Work required >> Gather all lines in the entries that include the word "Blender".

Data to use >>
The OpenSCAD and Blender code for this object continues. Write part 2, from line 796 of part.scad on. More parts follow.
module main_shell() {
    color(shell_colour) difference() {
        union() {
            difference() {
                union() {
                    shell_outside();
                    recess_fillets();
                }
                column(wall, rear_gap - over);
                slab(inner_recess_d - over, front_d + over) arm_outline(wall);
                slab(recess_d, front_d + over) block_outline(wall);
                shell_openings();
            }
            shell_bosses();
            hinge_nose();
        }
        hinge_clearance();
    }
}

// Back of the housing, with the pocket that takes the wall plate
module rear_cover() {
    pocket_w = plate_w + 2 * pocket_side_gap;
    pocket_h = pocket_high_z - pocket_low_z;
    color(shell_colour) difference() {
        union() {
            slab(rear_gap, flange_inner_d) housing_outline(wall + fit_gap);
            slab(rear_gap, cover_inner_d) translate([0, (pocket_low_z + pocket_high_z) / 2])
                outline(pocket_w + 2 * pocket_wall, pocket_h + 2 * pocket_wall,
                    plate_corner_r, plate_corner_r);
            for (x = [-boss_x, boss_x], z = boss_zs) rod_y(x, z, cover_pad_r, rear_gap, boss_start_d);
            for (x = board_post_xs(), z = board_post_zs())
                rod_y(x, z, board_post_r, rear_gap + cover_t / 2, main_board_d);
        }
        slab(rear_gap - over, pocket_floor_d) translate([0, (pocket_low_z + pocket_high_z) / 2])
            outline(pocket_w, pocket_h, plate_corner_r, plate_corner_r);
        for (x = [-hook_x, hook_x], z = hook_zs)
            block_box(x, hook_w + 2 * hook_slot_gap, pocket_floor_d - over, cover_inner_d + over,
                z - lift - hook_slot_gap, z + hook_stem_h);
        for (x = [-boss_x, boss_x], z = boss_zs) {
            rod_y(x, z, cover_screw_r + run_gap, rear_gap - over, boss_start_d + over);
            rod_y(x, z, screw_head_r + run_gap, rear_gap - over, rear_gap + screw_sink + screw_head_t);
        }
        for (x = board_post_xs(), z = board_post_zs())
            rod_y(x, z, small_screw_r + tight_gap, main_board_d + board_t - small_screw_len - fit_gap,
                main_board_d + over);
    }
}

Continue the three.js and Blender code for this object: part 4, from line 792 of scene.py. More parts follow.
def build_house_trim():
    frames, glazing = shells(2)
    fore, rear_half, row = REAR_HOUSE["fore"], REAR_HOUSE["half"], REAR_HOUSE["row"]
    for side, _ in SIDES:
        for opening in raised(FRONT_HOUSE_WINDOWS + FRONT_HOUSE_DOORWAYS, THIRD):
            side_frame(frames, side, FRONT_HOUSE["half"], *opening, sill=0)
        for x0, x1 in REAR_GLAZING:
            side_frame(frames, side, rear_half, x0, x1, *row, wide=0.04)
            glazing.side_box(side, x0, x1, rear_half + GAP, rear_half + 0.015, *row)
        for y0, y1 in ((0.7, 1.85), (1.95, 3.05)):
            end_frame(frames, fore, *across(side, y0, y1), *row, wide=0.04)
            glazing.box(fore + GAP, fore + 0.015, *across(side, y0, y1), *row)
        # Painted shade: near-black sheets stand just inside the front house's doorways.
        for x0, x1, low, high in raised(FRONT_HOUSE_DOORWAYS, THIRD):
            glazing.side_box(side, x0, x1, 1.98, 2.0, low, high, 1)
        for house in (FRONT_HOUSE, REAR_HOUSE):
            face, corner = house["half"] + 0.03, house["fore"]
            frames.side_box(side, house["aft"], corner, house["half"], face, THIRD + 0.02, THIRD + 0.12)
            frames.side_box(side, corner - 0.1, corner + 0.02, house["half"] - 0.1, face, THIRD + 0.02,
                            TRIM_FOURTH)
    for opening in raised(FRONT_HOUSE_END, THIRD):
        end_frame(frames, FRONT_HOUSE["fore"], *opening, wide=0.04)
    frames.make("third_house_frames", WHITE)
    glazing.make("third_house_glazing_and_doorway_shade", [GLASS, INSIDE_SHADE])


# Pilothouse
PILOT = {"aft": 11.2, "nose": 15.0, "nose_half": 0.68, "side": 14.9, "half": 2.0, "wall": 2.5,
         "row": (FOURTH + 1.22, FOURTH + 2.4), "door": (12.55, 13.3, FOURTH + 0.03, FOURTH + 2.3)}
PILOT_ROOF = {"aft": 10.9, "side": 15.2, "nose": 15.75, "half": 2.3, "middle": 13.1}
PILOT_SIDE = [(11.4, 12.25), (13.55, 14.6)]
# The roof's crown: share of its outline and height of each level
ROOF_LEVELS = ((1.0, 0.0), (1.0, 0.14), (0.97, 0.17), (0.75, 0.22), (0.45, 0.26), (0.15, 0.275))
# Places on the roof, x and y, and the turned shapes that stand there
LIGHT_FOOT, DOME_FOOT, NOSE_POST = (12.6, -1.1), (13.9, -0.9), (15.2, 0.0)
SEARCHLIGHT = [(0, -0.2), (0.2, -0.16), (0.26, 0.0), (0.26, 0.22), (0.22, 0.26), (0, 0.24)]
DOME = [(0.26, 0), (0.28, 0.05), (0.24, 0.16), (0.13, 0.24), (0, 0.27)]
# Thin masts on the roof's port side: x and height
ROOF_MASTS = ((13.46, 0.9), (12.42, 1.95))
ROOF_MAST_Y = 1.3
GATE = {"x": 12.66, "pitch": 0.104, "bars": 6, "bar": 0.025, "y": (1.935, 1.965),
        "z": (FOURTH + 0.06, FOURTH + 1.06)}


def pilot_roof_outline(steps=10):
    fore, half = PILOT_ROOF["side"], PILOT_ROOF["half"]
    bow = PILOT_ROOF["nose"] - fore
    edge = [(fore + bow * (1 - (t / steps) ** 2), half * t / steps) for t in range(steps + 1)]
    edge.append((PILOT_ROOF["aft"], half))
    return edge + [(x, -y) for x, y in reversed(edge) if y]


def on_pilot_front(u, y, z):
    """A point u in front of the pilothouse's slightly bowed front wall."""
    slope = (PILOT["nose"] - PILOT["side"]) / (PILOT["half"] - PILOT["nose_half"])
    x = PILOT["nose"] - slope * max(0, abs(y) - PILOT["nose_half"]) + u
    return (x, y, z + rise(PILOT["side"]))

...

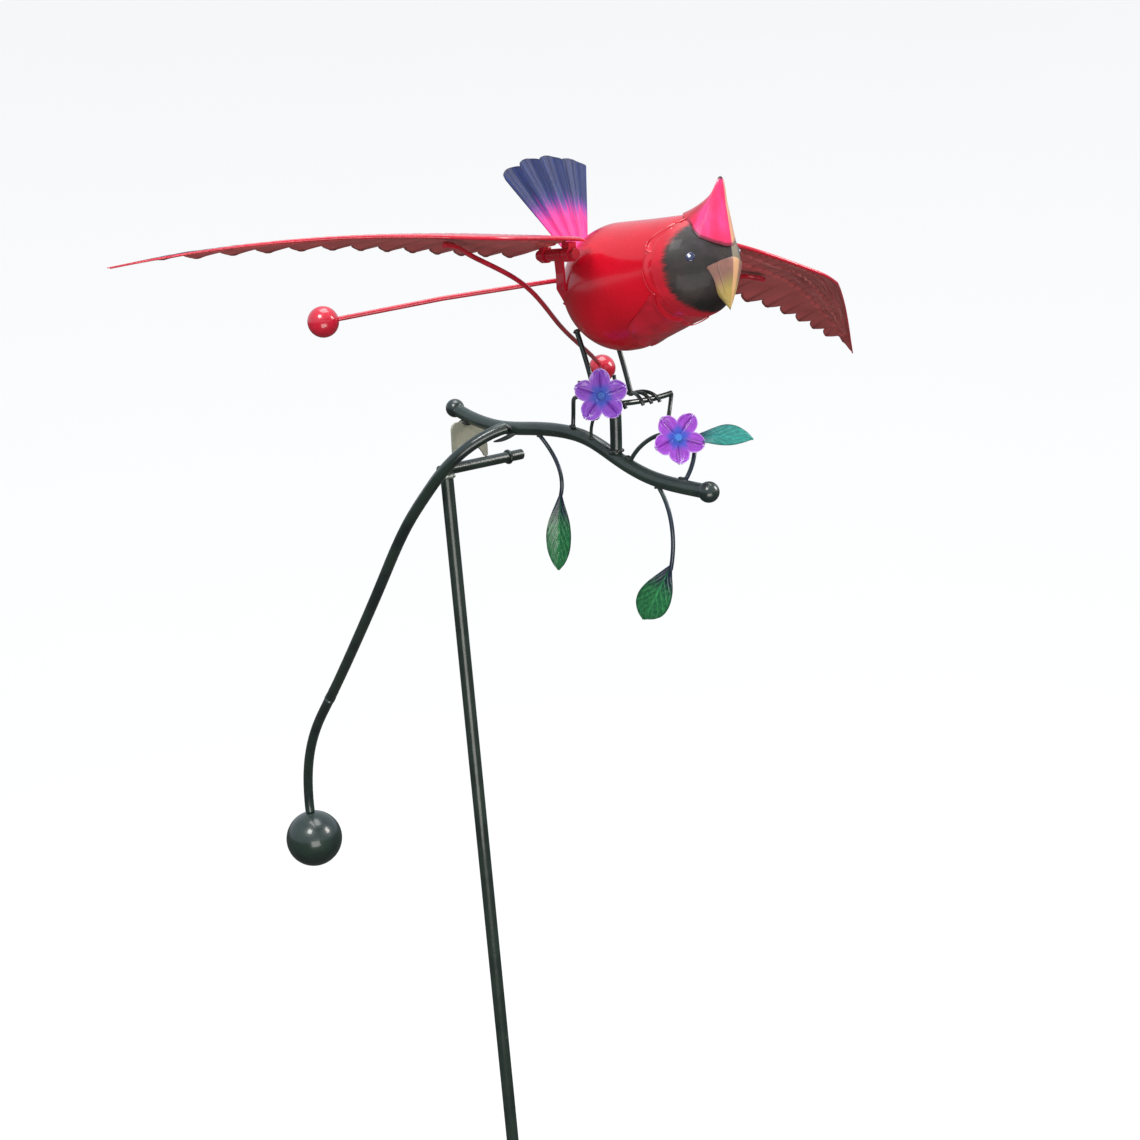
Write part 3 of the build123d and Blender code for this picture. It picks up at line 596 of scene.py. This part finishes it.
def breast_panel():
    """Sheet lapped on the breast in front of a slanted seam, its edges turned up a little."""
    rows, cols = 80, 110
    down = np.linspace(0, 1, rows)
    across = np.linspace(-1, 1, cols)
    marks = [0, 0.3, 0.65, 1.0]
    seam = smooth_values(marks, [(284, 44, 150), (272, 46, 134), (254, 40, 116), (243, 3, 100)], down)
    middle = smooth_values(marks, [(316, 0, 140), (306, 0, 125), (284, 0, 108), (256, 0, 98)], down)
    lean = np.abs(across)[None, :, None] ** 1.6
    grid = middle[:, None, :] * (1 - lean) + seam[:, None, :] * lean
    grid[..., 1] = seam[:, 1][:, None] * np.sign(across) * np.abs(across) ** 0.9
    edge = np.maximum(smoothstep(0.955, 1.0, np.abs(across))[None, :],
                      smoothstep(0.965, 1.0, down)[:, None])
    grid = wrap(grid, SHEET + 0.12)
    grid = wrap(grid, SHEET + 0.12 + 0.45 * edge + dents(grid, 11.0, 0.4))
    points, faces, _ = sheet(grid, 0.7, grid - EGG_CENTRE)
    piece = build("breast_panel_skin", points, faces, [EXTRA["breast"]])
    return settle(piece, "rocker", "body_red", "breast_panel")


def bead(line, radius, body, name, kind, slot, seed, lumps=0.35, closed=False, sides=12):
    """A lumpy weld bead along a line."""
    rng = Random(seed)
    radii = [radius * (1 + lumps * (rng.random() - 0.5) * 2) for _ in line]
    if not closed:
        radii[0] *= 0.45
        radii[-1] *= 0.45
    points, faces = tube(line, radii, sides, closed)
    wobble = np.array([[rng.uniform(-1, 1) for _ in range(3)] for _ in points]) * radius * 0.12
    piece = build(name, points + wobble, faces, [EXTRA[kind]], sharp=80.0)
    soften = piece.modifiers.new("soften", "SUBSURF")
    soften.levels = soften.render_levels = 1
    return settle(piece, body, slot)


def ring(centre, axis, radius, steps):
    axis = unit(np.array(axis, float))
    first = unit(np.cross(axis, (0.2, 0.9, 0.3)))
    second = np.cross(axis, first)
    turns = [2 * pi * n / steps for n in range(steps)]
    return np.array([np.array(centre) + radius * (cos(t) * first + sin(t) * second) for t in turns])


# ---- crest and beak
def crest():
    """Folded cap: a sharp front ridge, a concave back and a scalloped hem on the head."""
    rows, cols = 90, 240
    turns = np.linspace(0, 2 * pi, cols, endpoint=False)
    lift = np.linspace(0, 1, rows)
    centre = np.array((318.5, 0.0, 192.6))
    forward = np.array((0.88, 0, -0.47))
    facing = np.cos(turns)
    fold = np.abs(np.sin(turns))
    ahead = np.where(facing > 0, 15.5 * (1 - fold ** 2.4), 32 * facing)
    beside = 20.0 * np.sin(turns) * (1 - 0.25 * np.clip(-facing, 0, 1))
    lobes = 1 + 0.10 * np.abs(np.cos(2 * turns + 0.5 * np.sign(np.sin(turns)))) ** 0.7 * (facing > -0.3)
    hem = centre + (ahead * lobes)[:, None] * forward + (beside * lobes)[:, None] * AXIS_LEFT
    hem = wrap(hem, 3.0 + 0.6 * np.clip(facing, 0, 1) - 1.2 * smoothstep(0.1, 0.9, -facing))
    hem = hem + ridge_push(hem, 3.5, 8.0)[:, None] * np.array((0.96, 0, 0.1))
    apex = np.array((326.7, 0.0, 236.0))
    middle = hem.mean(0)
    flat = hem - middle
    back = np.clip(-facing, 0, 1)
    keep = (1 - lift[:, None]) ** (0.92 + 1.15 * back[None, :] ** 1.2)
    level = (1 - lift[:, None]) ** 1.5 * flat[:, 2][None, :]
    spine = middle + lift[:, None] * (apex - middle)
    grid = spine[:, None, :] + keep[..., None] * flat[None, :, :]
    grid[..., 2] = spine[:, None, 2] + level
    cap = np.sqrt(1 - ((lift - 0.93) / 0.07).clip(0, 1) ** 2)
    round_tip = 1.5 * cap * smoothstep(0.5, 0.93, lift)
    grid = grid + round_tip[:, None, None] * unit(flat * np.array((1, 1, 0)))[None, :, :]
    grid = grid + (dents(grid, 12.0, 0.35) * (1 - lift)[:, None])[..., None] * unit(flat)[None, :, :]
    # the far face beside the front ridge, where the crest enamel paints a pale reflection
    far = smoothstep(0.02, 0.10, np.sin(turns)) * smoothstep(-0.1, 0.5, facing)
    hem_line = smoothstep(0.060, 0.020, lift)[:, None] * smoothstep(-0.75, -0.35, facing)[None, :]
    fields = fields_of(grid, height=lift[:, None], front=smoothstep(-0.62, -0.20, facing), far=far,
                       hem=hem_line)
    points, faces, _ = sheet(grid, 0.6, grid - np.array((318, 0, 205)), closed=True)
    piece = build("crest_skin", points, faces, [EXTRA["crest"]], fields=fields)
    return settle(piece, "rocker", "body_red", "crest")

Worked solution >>
The OpenSCAD and Blender code for this object continues. Write part 2, from line 796 of part.scad on. More parts follow.
Continue the three.js and Blender code for this object: part 4, from line 792 of scene.py. More parts follow.
Write part 3 of the build123d and Blender code for this picture. It picks up at line 596 of scene.py. This part finishes it.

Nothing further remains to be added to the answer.